I hope you find a solution and better sleep comes soon. Have you looked at sleep schools or gotten advice from child health nurses etc?




Follow my blog "Bed Rest for Baby" at http://www.babysteps1804.wordpress.com

Nai&BE wrote:
chalys 'n' J wrote:


It's all well and good for you ladies to say it's natural and is less disruptive to the family… but in all fairness unless you've gotten to this point that ally is at then you DO NOT UNDERSTAND how debilitating this constant lack of sleep it. It's torture and it brings you to your knees mentally… Some people also seem to do okay with little sleep. I was not one of those people and absolutely did not cope with no sleep. So, with that in mind, it was NOT the best thing for my family to be feeding my dd to sleep every night because I could barely function as a mother, let alone be a good mother to my child. I would suggest that unless you have suggestions to support this mother with what she wants to do you should not say anything.

Good luck Ally!

(Edited!)
Wtf????!! Who are you to say who should reply to Ally and who shouldn't? FYI not that it matters I went through hell with my dd and sleep. I thought some horrible thoughts and I completely know what its like to have no sleep. My suggestions were in support of Ally. What works for us at the moment is to feed and co sleep.

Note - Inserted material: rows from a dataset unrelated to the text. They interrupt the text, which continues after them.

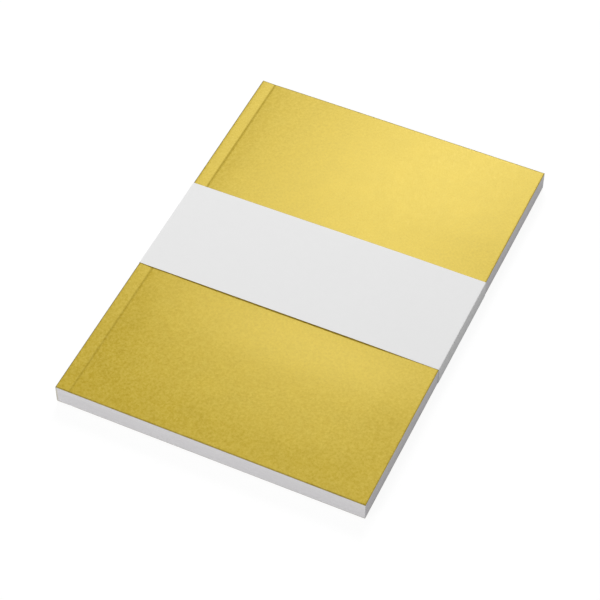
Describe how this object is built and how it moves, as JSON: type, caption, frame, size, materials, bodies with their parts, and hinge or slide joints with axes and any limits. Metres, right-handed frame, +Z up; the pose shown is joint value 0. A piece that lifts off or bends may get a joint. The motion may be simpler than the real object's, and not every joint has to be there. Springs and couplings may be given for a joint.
{
  "type": "notebook",
  "caption": "Softcover perfect-bound notebook in gold shimmer card with hinge creases, plain trimmed leaves and a blank white paper belly band that slides off.",
  "frame": {"origin": "middle of the underside, in the plane of the table that the closed notebook lies on", "axes": "+X from the spine to the fore edge, +Y from the tail to the head, +Z up through the front cover"},
  "size_m": [0.1486, 0.21, 0.0108],
  "materials": {
    "gold_card": "satin",
    "leaf_paper": "matte",
    "binding_glue": "satin",
    "band_paper": "matte"
  },
  "bodies": {
    "book": {"cover": "gold_card", "page_block": "leaf_paper", "spine_glue": "binding_glue"},
    "band": {"belly_band": "band_paper"}
  },
  "joints": [
    {"name": "band_slide", "type": "slide", "parent": "book", "child": "band", "axis": [0, 1, 0], "range_m": [-0.14, 0.135]}
  ]
}
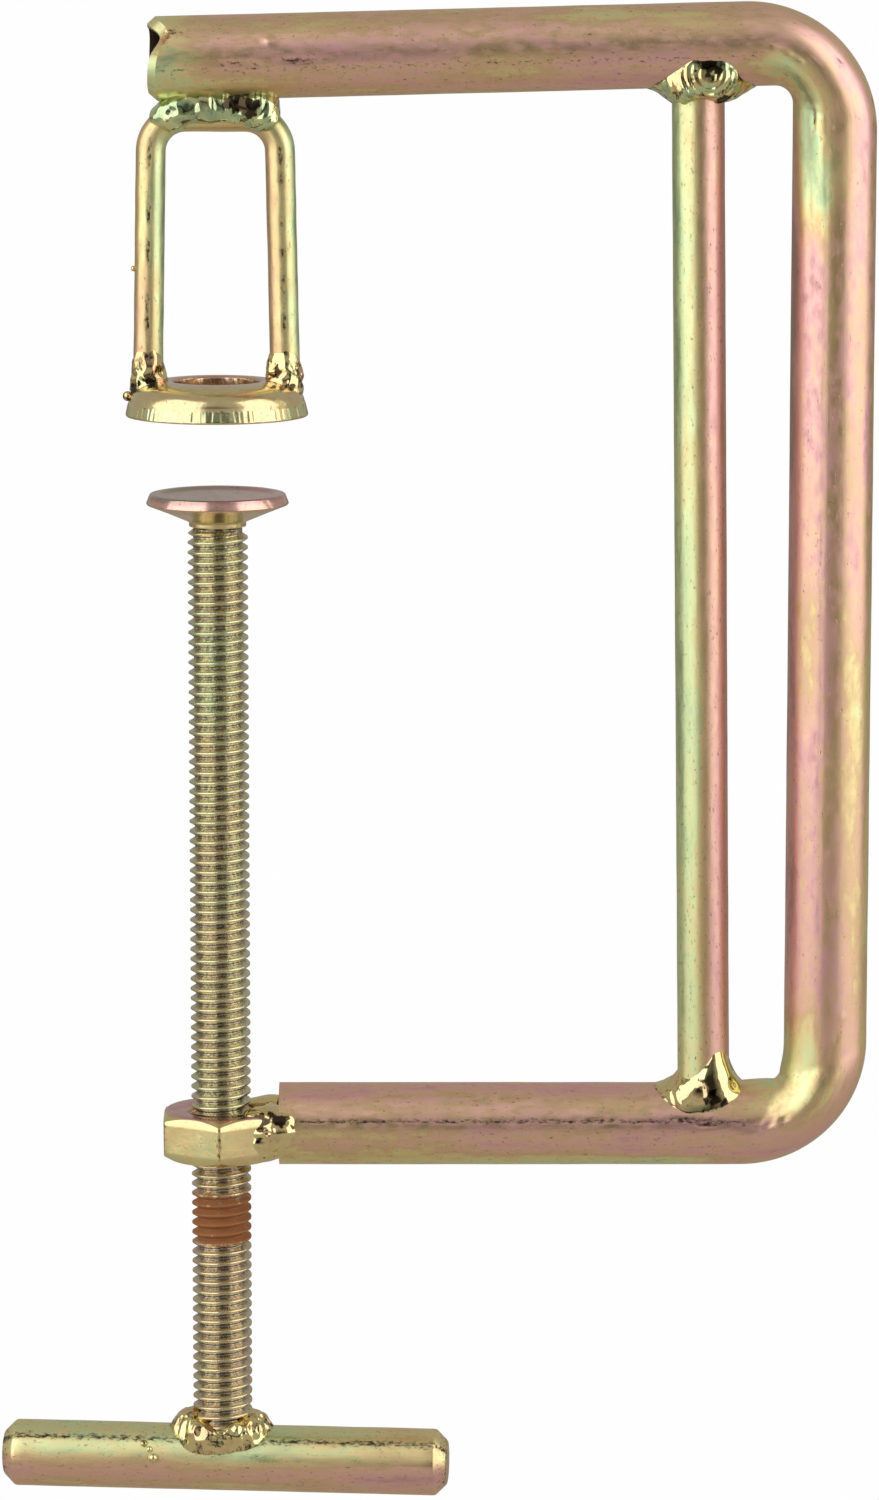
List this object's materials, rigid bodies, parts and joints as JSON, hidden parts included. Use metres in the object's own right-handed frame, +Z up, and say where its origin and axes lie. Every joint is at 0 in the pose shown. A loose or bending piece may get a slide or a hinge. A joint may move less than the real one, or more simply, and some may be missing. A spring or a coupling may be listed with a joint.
{
  "type": "c clamp with caged ring jaw",
  "caption": "Bent-tube C clamp: a caged ring on the upper arm, and a screw with a cross bar that pushes a disc towards it.",
  "frame": {"origin": "centre of the ring jaw's lower face, on the screw's axis", "axes": "+Z up the screw's axis from the cross bar to the ring; the frame lies in the XZ plane with its back at +X; -Y is the side seen in the picture"},
  "size_m": [0.1385, 0.0286, 0.2382],
  "materials": {
    "tube_zinc": "satin yellow-passivated zinc, mottled pink, olive and gold",
    "rod_zinc": "brighter yellow-green passivated zinc on drawn rod",
    "jaw_zinc": "satin khaki-gold passivated zinc",
    "nut_zinc": "smooth gold passivated zinc",
    "screw_zinc": "golden brown passivated thread with a rusty stretch",
    "bar_zinc": "satin tan and olive passivated zinc",
    "bead_zinc": "glossy passivated weld metal"
  },
  "bodies": {
    "frame": {"frame_tube": "tube_zinc", "brace_rod": "rod_zinc", "cage_yoke": "rod_zinc", "jaw_ring": "jaw_zinc", "spindle_nut": "nut_zinc", "weld_brace_top": "bead_zinc", "weld_brace_bottom": "bead_zinc", "weld_yoke_front": "bead_zinc", "weld_yoke_back": "bead_zinc", "weld_leg_left": "bead_zinc", "weld_leg_right": "bead_zinc", "weld_nut_front": "bead_zinc", "weld_nut_back": "bead_zinc"},
    "disc": {"pressure_disc": "jaw_zinc"},
    "spindle": {"spindle_screw": "screw_zinc", "handle_bar": "bar_zinc", "weld_handle": "bead_zinc"}
  },
  "joints": [
    {"name": "screw_travel", "type": "slide", "parent": "frame", "child": "disc", "axis": [0, 0, 1], "range_m": [-0.0915, 0.0134]},
    {"name": "screw_turn", "type": "hinge", "parent": "disc", "child": "spindle", "pos_m": [0, 0, -0.1], "axis": [0, 0, 1], "range_deg": [-20700, 3030]}
  ],
  "couplings": [
    {"joint": "screw_travel", "follows": "screw_turn", "m_per_rad": 0.00025266}
  ]
}
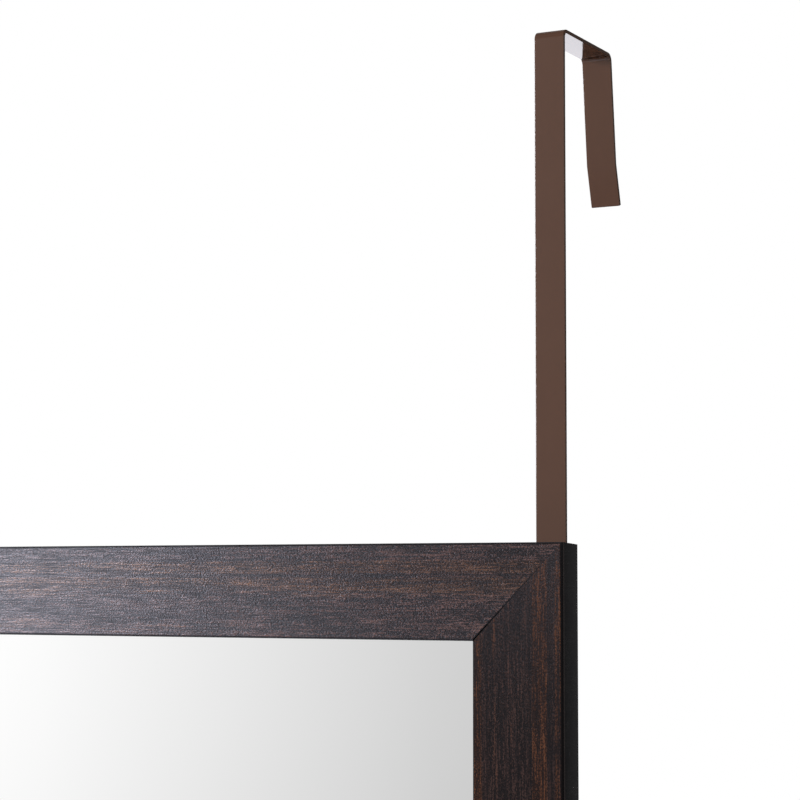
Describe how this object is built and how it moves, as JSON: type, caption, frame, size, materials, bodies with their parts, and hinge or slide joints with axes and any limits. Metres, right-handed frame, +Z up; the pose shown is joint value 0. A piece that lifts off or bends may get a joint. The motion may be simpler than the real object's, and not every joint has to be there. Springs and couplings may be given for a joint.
{
  "type": "over the door mirror",
  "caption": "Tall mirror in a mitred woodgrain frame, hung on the top edge of a door by two bent flat steel hooks that slide behind the side rails to set its height.",
  "frame": {"origin": "on the door's top edge, midway between the two hooks, level with the door-side face of their front straps", "axes": "+X to the right seen from the room, +Y from the room towards the door, +Z up"},
  "size_m": [0.362, 0.0757, 1.479],
  "materials": {
    "moulding_across": "dark brown woodgrain foil, satin, grain across; satin black sides",
    "moulding_upright": "dark brown woodgrain foil, satin, grain upright; satin black sides",
    "nail_steel": "bare steel strip",
    "silvered_glass": "silvered float glass",
    "cushion_card": "plain corrugated card",
    "hardboard": "brown hardboard, smooth side out",
    "point_steel": "zinc plated",
    "hook_paint": "brown powder coat with a satin sheen",
    "screw_steel": "zinc plated",
    "washer_steel": "zinc plated",
    "insert_brass": "plain brass",
    "bumper_rubber": "matt black rubber"
  },
  "bodies": {
    "framed_mirror": {"top_rail": "moulding_across", "bottom_rail": "moulding_across", "left_rail": "moulding_upright", "right_rail": "moulding_upright", "corner_nails": "nail_steel", "mirror_glass": "silvered_glass", "cushion_sheet": "cushion_card", "backing_board": "hardboard", "retaining_points": "point_steel", "left_screws": "screw_steel", "right_screws": "screw_steel", "left_washers": "washer_steel", "right_washers": "washer_steel", "left_inserts": "insert_brass", "right_inserts": "insert_brass", "upper_left_bumper": "bumper_rubber", "upper_right_bumper": "bumper_rubber", "lower_left_bumper": "bumper_rubber", "lower_right_bumper": "bumper_rubber"},
    "left_hook": {"left_hook": "hook_paint"},
    "right_hook": {"right_hook": "hook_paint"}
  },
  "joints": [
    {"name": "left_hook_slide", "type": "slide", "parent": "framed_mirror", "child": "left_hook", "axis": [0, 0, 1], "range_m": [-0.1, 0]},
    {"name": "right_hook_slide", "type": "slide", "parent": "framed_mirror", "child": "right_hook", "axis": [0, 0, 1], "range_m": [-0.1, 0]}
  ]
}
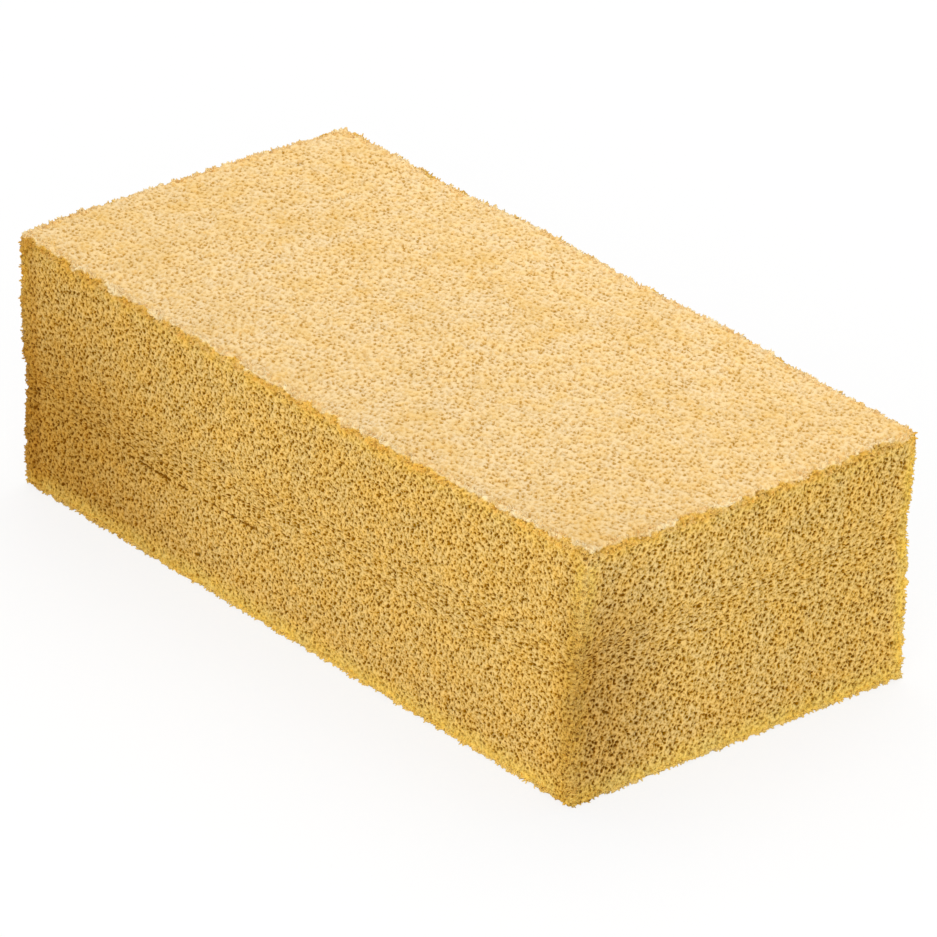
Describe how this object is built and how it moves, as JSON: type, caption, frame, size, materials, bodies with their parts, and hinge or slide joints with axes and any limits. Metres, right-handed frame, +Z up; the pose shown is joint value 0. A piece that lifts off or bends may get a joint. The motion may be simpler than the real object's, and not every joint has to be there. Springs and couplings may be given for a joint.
{
  "type": "cleaning sponge",
  "caption": "Rectangular block of coarse open-cell foam with sawn faces and a pressed crease round its sides, held in the hand for wiping and scrubbing.",
  "frame": {"origin": "middle of the block's outline, in the plane of the flat foot it rests on", "axes": "+X along the block's length, towards the end with the dented corner; +Y across its width, away from the front side; +Z up"},
  "size_m": [0.2034, 0.1028, 0.0664],
  "materials": {
    "foam": "matte open-cell foam, golden yellow, paler on the top"
  },
  "bodies": {
    "root": {"foam_block": "foam"}
  },
  "joints": []
}
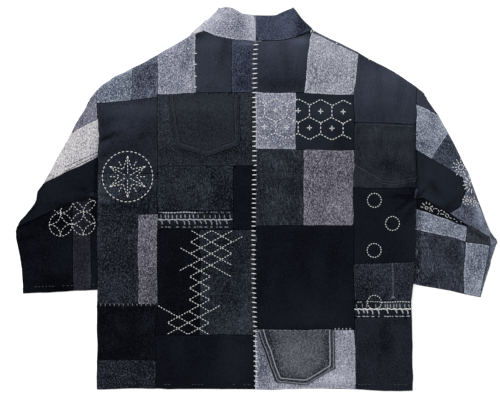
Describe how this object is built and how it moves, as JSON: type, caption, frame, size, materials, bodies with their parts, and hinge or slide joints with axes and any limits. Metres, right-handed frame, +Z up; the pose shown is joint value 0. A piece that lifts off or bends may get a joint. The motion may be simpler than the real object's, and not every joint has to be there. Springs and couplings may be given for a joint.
{
  "type": "patched boro jacket",
  "caption": "Boxy jacket pieced from old denim scraps with a stand collar and wide bent sleeves, laid flat face down, back uppermost.",
  "frame": {"origin": "middle of the bounding box's floor, on the surface that the jacket lies on", "axes": "+X towards the jacket's right as seen from above its back, across the body from elbow to elbow; +Y from hem to collar; +Z up, out of the back"},
  "size_m": [1.0106, 0.804, 0.0131],
  "materials": {
    "black": "matt black denim, washed",
    "navy": "matt near-black navy twill",
    "indigo": "matt dark indigo denim",
    "charcoal": "matt charcoal denim, lightly faded",
    "coal": "matt charcoal denim with upright streaks",
    "soot": "matt dark grey denim, mottled",
    "denim_dark": "matt dark grey denim, speckled",
    "slate": "matt mid-grey denim, faded",
    "lilac": "matt grey denim with a lilac cast",
    "ash": "matt light grey denim, mottled",
    "mist": "matt light blue-grey denim, mottled",
    "pale": "matt very light grey denim",
    "seam_strip": "matt dark denim with a faded felled seam",
    "under": "matt near-black cotton",
    "thread": "matt off-white cotton thread"
  },
  "bodies": {
    "root": {"back_l_blade_navy": "navy", "back_l_felled_strip": "seam_strip", "back_l_hem_black": "black", "back_l_hem_navy": "navy", "back_l_hem_slate": "denim_dark", "back_l_lattice_black": "black", "back_l_lattice_soot": "soot", "back_l_low_ash": "lilac", "back_l_low_slate": "denim_dark", "back_l_middle_black": "black", "back_l_middle_soot": "soot", "back_l_pocket_panel": "charcoal", "back_l_shoulder_pale": "mist", "back_l_shoulder_slate": "slate", "back_l_waist_soot": "soot", "back_l_yoke_indigo": "indigo", "back_l_yoke_navy": "navy", "back_l_yoke_pale": "ash", "back_r_felled_strip": "seam_strip", "back_r_hem_ash": "ash", "back_r_hem_navy": "navy", "back_r_hexagon_ash": "ash", "back_r_hexagon_black": "black", "back_r_low_black": "black", "back_r_middle_coal": "coal", "back_r_middle_lilac": "lilac", "back_r_shoulder_navy": "navy", "back_r_side_black": "black", "back_r_side_coal": "coal", "back_r_side_denim": "denim_dark", "back_r_yoke_navy": "navy", "back_r_yoke_pale": "mist", "collar_l": "ash", "collar_r": "indigo", "forearm_l_inner_black": "black", "forearm_l_outer_black": "black", "forearm_l_strip_denim": "denim_dark", "forearm_r_elbow_black": "black", "forearm_r_inner_denim": "denim_dark", "forearm_r_outer_pale": "mist", "forearm_r_top_black": "black", "forearm_r_upper_pale": "mist", "front_l": "under", "front_l_shoulder_edge": "pale", "front_r": "under", "front_r_shoulder_edge": "navy", "pocket_lower": "slate", "pocket_upper": "charcoal", "sleeve_l_cap_slate": "slate", "sleeve_l_elbow_black": "black", "sleeve_l_under": "under", "sleeve_l_upper_white": "pale", "sleeve_r_cap_navy": "navy", "sleeve_r_elbow_black": "black", "sleeve_r_elbow_slate": "slate", "sleeve_r_under": "slate", "sleeve_r_upper_indigo": "indigo", "sleeve_r_upper_pale": "mist"}
  },
  "joints": []
}
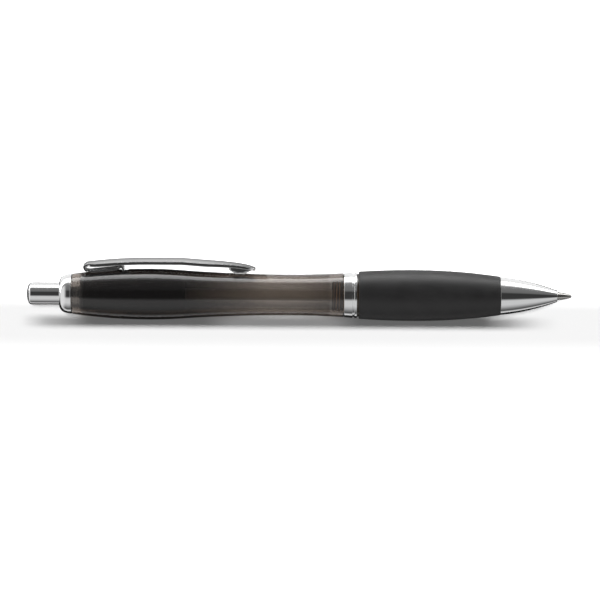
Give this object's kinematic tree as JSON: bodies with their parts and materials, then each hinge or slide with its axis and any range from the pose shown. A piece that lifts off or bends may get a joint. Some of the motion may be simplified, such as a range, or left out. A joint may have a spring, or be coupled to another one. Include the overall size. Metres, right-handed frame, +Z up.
{
  "type": "retractable ballpoint pen",
  "caption": "Click-action ballpoint pen with a tinted see-through barrel, plated clip and rings, soft dark grip and plated nose, writing tip out.",
  "frame": {"origin": "the front point of the writing ball, on the pen's axis", "axes": "+X along the pen's axis from the button to the writing tip, +Z up from the table that the pen lies on"},
  "size_m": [0.1411, 0.0157, 0.0132],
  "materials": {
    "smoke_plastic": "polished, smoke-tinted, see-through",
    "chrome_plate": "bright plating",
    "black_plastic": "moulded",
    "core_plastic": "moulded",
    "soft_rubber": "matt",
    "spring_steel": "drawn wire",
    "refill_plastic": "milky, see-through",
    "ink": "thick liquid",
    "tip_metal": "turned",
    "ball_metal": "ground"
  },
  "bodies": {
    "barrel": {"barrel": "smoke_plastic", "end_ring": "chrome_plate", "guide_sleeve": "black_plastic", "clip": "chrome_plate"},
    "button": {"push_button": "chrome_plate", "thrust_cam": "black_plastic"},
    "rotor": {"rotor_cam": "black_plastic"},
    "centre_ring": {"centre_ring": "chrome_plate"},
    "front": {"grip_core": "core_plastic", "rubber_grip": "soft_rubber", "nose_cone": "chrome_plate", "refill_spring": "spring_steel"},
    "refill": {"refill_tube": "refill_plastic", "ink": "ink", "refill_tip": "tip_metal"},
    "ball": {"ball": "ball_metal"}
  },
  "joints": [
    {"name": "button_press", "type": "slide", "parent": "barrel", "child": "button", "axis": [1, 0, 0], "range_m": [-0.0048, 0.0015], "stiffness_N_per_m": 150},
    {"name": "rotor_travel", "type": "slide", "parent": "barrel", "child": "rotor", "axis": [1, 0, 0], "range_m": [-0.0048, 0.0015]},
    {"name": "centre_ring_travel", "type": "slide", "parent": "barrel", "child": "centre_ring", "axis": [1, 0, 0], "range_m": [0, 0.00225]},
    {"name": "front_unscrew", "type": "hinge", "parent": "centre_ring", "child": "front", "pos_m": [-0.0555, 0, 0], "axis": [1, 0, 0], "range_deg": [0, 1080]},
    {"name": "refill_travel", "type": "slide", "parent": "front", "child": "refill", "axis": [1, 0, 0], "range_m": [-0.0048, 0.0015], "deforming": ["refill_spring"]},
    {"name": "ball_roll", "type": "hinge", "parent": "refill", "child": "ball", "pos_m": [-0.0004, 0, 0], "axis": [0, 1, 0], "continuous": true}
  ],
  "couplings": [
    {"joint": "rotor_travel", "follows": "button_press", "ratio": 1},
    {"joint": "refill_travel", "follows": "button_press", "ratio": 1},
    {"joint": "front_unscrew", "follows": "centre_ring_travel", "rad_per_m": 8377.6}
  ]
}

Your way is not the only way.. Different things work for different families.


+1

Chalys I know what you're trying to say - that if she wants to go down the controlled crying, self settling path that it's up to her to do so. I don't think anybody who made suggestions or input told her she was wrong if she wanted to try that. But from what I gathered from her OP, these methods to date have not worked... so others have shared what they have done to try and overcome sleep problems. I think all the suggestions so far have been reasonable and realistically, I think there are very FEW mothers who can say that they have had brilliant sleeping babies/toddlers and have never been at that point of exhaustion and desperation.